Risk Weight: The Weight Assigned to an Asset Based on Its Risk Level

Risk Weight is a term used in the context of financial regulations, representing the capital required to ensure a bank can absorb potential losses from different asset classes.

Risk Weight refers to the weight assigned to an asset or exposure based on its risk level, often expressed as a percentage. This concept is central to financial regulations and is used to determine the amount of capital that banks and other financial institutions need to hold to protect against potential losses.

Definition

Risk Weight, in the context of banking and finance, is a term used to assign different weights or risk measures to various asset classes and exposures. These weights reflect the relative risk of loss associated with each asset type and are used to calculate the total risk-weighted assets (RWA) which ultimately determines the capital adequacy of the institution.

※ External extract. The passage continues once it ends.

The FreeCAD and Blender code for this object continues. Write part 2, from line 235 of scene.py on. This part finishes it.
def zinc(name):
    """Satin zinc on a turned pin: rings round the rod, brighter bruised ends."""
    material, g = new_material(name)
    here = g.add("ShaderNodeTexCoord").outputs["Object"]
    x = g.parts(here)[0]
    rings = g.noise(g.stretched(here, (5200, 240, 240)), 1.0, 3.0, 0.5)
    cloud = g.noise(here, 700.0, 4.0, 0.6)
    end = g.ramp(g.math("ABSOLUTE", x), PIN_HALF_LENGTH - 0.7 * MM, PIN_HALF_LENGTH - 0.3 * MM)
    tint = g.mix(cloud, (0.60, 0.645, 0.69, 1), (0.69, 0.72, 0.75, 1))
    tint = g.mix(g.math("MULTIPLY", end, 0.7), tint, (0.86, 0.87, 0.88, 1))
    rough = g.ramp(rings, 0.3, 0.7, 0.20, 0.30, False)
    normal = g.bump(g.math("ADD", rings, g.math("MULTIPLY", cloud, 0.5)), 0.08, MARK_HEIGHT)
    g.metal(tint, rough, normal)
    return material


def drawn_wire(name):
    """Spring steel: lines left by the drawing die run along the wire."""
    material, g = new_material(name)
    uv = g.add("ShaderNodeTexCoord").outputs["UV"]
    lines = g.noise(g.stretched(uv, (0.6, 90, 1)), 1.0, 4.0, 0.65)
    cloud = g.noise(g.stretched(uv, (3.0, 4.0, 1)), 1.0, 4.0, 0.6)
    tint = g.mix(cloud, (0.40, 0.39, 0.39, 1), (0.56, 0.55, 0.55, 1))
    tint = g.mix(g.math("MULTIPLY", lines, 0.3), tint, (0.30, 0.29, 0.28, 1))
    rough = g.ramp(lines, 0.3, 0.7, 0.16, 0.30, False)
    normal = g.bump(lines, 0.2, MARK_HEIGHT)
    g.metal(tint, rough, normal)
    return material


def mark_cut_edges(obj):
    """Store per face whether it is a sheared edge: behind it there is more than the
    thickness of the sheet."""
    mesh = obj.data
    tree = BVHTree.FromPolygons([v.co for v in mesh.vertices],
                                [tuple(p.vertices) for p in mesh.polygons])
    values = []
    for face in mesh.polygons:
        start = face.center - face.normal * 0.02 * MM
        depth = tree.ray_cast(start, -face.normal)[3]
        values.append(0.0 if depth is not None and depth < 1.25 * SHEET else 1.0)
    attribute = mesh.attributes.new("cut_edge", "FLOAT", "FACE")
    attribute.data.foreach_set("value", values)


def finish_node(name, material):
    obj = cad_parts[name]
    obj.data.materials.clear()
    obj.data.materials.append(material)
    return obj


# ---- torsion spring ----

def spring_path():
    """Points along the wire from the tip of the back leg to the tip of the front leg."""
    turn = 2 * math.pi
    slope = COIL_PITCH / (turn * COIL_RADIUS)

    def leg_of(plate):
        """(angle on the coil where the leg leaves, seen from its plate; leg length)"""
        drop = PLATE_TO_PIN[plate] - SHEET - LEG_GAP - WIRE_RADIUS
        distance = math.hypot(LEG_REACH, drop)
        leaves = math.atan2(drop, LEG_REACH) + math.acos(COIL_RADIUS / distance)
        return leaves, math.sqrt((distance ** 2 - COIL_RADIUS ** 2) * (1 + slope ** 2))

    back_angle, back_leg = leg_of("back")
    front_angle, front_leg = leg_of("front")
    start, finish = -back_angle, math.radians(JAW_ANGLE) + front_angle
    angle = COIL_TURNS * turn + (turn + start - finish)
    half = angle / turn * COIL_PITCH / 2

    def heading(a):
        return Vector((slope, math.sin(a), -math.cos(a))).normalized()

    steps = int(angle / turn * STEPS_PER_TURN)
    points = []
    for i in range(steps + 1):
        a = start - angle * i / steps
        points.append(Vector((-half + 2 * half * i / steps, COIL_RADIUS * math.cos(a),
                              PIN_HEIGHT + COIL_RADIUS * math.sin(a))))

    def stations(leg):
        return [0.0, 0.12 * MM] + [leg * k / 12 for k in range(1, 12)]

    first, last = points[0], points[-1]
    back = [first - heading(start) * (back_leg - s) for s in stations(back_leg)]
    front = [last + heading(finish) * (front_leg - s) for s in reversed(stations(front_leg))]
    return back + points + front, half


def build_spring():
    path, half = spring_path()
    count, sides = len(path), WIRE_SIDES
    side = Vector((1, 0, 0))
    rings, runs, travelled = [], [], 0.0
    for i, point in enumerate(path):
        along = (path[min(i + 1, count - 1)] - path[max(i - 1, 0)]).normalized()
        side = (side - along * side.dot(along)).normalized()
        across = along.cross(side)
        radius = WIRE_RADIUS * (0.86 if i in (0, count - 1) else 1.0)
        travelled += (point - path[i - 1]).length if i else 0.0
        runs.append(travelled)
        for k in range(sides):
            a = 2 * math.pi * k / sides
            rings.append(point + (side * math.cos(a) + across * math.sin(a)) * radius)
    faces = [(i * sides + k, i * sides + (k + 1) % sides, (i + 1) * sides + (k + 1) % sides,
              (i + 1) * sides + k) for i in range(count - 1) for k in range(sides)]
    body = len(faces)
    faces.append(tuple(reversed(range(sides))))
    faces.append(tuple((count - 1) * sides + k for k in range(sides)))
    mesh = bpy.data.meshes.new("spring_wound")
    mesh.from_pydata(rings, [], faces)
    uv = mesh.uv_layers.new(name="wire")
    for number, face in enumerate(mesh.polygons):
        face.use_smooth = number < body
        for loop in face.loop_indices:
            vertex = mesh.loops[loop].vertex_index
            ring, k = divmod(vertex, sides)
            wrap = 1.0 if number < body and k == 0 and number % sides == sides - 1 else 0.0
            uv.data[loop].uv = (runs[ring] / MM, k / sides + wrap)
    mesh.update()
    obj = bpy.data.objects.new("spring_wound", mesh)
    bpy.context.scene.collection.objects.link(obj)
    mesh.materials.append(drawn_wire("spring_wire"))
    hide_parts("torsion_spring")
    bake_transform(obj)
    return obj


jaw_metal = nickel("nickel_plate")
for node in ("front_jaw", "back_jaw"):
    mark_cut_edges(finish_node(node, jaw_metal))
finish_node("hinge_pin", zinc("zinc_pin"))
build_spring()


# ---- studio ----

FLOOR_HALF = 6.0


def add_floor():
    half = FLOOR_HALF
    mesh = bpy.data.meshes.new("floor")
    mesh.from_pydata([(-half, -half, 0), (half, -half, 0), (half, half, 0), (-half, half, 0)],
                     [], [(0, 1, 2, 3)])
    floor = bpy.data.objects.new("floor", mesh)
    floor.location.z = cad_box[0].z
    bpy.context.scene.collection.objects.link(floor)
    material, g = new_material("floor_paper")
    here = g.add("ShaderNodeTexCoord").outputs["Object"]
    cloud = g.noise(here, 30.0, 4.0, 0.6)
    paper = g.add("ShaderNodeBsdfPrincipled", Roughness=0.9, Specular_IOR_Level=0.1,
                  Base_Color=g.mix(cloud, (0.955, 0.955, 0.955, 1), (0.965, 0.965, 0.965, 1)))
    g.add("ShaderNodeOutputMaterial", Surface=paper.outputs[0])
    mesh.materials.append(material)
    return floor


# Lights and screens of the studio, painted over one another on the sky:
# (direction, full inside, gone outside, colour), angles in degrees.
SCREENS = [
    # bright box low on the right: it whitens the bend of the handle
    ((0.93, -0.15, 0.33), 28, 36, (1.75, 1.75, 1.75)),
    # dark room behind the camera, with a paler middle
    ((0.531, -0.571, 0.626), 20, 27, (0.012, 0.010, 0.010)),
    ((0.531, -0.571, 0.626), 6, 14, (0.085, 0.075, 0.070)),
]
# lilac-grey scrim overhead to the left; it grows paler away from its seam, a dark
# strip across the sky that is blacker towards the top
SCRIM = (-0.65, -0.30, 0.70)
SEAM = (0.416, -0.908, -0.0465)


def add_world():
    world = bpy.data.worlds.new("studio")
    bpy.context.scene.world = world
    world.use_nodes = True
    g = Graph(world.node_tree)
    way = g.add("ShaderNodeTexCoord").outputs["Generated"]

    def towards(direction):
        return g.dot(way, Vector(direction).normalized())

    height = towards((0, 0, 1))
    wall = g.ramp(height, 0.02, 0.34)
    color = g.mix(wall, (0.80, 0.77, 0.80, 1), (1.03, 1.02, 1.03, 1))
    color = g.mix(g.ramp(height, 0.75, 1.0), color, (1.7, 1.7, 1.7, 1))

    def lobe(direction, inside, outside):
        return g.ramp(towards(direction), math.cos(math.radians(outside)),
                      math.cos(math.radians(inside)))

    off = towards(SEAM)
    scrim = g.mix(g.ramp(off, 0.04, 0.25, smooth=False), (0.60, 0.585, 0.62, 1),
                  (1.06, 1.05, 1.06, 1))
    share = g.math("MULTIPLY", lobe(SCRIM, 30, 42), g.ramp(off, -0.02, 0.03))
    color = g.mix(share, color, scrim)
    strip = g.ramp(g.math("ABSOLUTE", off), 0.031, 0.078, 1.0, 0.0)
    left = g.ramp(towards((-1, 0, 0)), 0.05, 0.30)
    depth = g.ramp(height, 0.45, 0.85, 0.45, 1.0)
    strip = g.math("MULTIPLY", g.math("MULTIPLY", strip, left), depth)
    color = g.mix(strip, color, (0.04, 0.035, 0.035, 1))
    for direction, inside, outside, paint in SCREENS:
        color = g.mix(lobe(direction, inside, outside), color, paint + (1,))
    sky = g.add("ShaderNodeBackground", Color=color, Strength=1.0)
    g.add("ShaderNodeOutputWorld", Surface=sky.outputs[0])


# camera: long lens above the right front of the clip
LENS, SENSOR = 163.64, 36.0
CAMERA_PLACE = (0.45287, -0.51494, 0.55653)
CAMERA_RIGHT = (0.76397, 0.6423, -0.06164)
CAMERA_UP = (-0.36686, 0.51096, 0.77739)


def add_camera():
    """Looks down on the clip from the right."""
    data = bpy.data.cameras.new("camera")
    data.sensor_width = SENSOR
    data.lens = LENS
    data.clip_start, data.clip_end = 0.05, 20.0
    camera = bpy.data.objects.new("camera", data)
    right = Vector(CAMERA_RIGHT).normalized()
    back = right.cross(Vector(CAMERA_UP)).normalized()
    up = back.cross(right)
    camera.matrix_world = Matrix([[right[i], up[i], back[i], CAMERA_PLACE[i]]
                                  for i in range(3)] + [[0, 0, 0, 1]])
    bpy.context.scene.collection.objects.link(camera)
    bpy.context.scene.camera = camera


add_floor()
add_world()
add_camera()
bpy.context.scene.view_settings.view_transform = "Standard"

$$ \text{Risk-Weighted Asset (RWA)} = \sum (\text{Asset Value}_{i} \times \text{Risk Weight}_{i}) $$

Types of Risk Weights

Government Securities

Government securities generally have a low risk weight, typically around 0%, reflecting their status as risk-free assets.

Corporate Loans

Corporate loans are assigned higher risk weights depending on the credit rating of the borrower and other risk factors, typically ranging from 20% to 150%.

Mortgages

Residential mortgages are usually given a lower risk weight compared to corporate loans, often around 50%.

Off-balance Sheet Items

These might include guarantees and commitments, which are assigned risk weights based on the likelihood and potential impact of the contingent liability becoming an actual liability.

Historical Context

The concept of Risk Weight became particularly prominent with the Basel Accords—especially Basel I, Basel II, and Basel III—established by the Basel Committee on Banking Supervision (BCBS). These international regulatory frameworks aimed to strengthen regulation, supervision, and risk management within banks.

Applicability

Risk weights are used to calculate the risk-weighted assets (RWA) of a financial institution, which directly affects the capital adequacy ratio (CAR). The CAR is a measurement of a bank’s available capital, used to assess the institution’s capacity to withstand financial stresses.

Comparisons

Risk Weight vs. Capital Adequacy Ratio (CAR)

While Risk Weight is used to determine the risk profile of various assets, the Capital Adequacy Ratio (CAR) measures the bank’s capital relative to its risk-weighted assets. Both are crucial for ensuring that banks can absorb a reasonable amount of loss.

FAQs

Why are Risk Weights important?

Risk weights are crucial for banks and regulators to ensure that institutions maintain adequate capital to cover potential losses. They help ensure the stability and resilience of the financial system.

How are Risk Weights determined?

Risk weights are determined based on guidelines provided by regulatory frameworks such as the Basel Accords. They take into account various factors including credit ratings, asset class, and the historical volatility of the asset.

Can Risk Weights change?

Yes, regulatory bodies periodically review and adjust risk weights to reflect the evolving financial landscape and to address emerging risks.

References

  • Basel Committee on Banking Supervision. (2021). Basel III: A global regulatory framework for more resilient banks and banking systems.
  • Federal Reserve Bank. (2020). Frequently Asked Questions on Risk-Weighted Assets.

Summary

Risk Weight is a fundamental concept in banking and finance, playing a critical role in the regulatory framework to ensure banks hold sufficient capital to cover potential losses. By assigning weights to different assets based on their risk levels, institutions can better manage and mitigate risks, enhancing the stability and resilience of the financial system.